Бесчеловечная мерзлота или жизнь как идеальное алиби
Наталия Викторовна Раус
«…Среди ночи я выпала из медикаментозной полудремы с ощущением, что загнала не пойманную раньше мысль в угол. Я подкралась к ней на цыпочках, рассмотрела со всех сторон и поняла, наконец, что меня мучило. Если, как говорит Маша, тридцать первого декабря было сорок дней со дня гибели Нины, то, проделав нехитрые вычисления, можно определить, собственно, день ее кончины. А это значит, что когда Саша был у нас в гостях в декабре 1982 года, Нины уже не было. Я запоздало заплакала и провалилась в тяжелый сон…
Через два дня я улетала в Москву, так и не повидав больше Машу Арбецкую: у нее заболел ребенок и в свою смену на дежурство она не вышла. Она прислала мне смс, в котором была фотография части письма, видимо, того самого, которое оставила дочери моя подруга:
«… И еще об одном прошу тебя, моя дорогая, постарайся построить свою жизнь так, чтобы тебе не пришлось использовать ее, как алиби, для оправдания необдуманных, глупых, а порой и просто подлых поступков. Уверяю тебя, это не помогает! Во всяком случае, мне не помогло!..»
Да, эта история началась давно. Так давно, что некоторые детали, к счастью, стерлись из памяти…»
Наталия Раус
Бесчеловечная мерзлота или жизнь как идеальное алиби
© Раус Н. В., 2022
© «Издание книг ком», о-макет, 2022
Пролог
ТЕЛЬ-АВИВ, 2019
Я шла на голос, вернее сказать, на звук. После вчерашней операции на позвоночник, которая неожиданно оказалась сложнее, чем предполагалось в начале, болело всё: шов на спине от и до, мышцы, которые пытались удержать инженерное сооружение, которое теперь будет заменять мне часть позвоночника, голова, еще не отошедшая от вчерашнего наркоза, руки, которые судорожно цеплялись за проложенный вдоль стены поручень, ноги, пытающиеся изображать твердую поступь… Всё!
Да будет благословенна современная медицина, которая не дает залеживаться.
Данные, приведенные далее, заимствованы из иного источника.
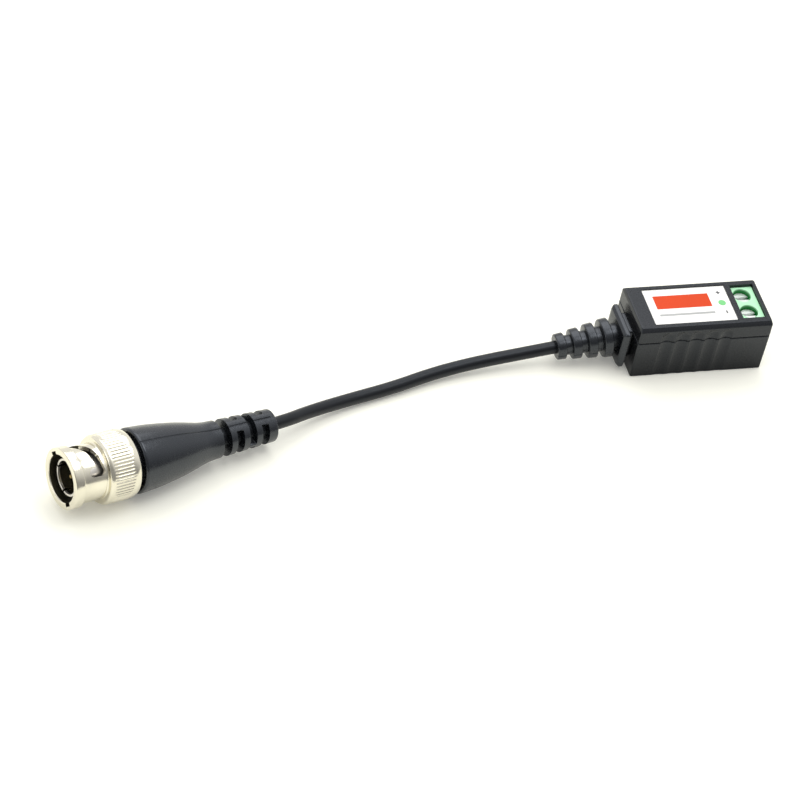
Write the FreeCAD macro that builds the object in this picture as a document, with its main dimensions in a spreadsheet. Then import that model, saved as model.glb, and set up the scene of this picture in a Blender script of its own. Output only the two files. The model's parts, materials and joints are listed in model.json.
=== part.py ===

Вчера сделали операцию, а сегодня будь любезен встать – и вперед! Скорее всего – это правильно, особенно, когда рассматриваешь ситуацию со стороны, когда же ты непосредственный участник процесса, то рассуждать на тему «правильно – не правильно» у тебя нет возможности, поскольку все твои мысли, всё твое сознание направлено на то, чтобы удержать тело в вертикальном положении…
Итак, я шла на голос, вернее сказать, на звук. Постепенно я начала различать интонации и, наконец, слова. Это был разговор. Телефонный разговор.
– … Ну, ничего же сложного, Свет! По дороге на работу зайдешь в любой цветочный магазин и купишь букет хризантем – он любит хризантемы. Только не скупись – деньги на цветы я тебе сейчас переведу. Я бы сама заказала доставку, но опоздала немного, замоталась, а цветочная контора день в день доставить не может, надо заранее…
Удивить кого-то русской речью в Израиле невозможно – так уж сложилось исторически – но в говоре всех моих бывших соотечественников, с которыми мне пришлось общаться на земле обетованной, уже слышался вполне различимый иностранный акцент. Был ли он благоприобретенным или искусственным, совершенно неважно, потому что вспомнила я об этом только потому, что разговор неизвестной мне женщины с незнакомой Светой шел на чисто московском диалекте.
– И еще одна просьба. Вложи, пожалуйста, в букет карточку с надписью… Я сейчас продиктую… Подожду, ищи свою ручку… Нашла? Записывай. Александру Сергеевичу Прохорову, любимому папе, от Маши-маленькой… Ну что ты ржешь? Не маленькая я сейчас, это факт, скорее, большая. Просто, когда после смерти моей мамы отчим женился снова, его вторую жену тоже звали Машей. Она была Маша-большая, а я Маша-маленькая… Сделаешь, Свет? Спасибо тебе огромное! Вечером перезвоню…
Я шла на этот разговор, и в моем еще воспаленном мозгу начали возникать воспоминания. Когда же я, совершенно обессиленная, повисла на руках у только что говорившей по телефону женщины и увидела на ее служебном бейдже под завитушками иврита имя на русском языке – Мария Арбецкая, они, воспоминания, обрушились на меня с оглушительной силой. Пролепетав «Боже мой, Маша!», я отключилась.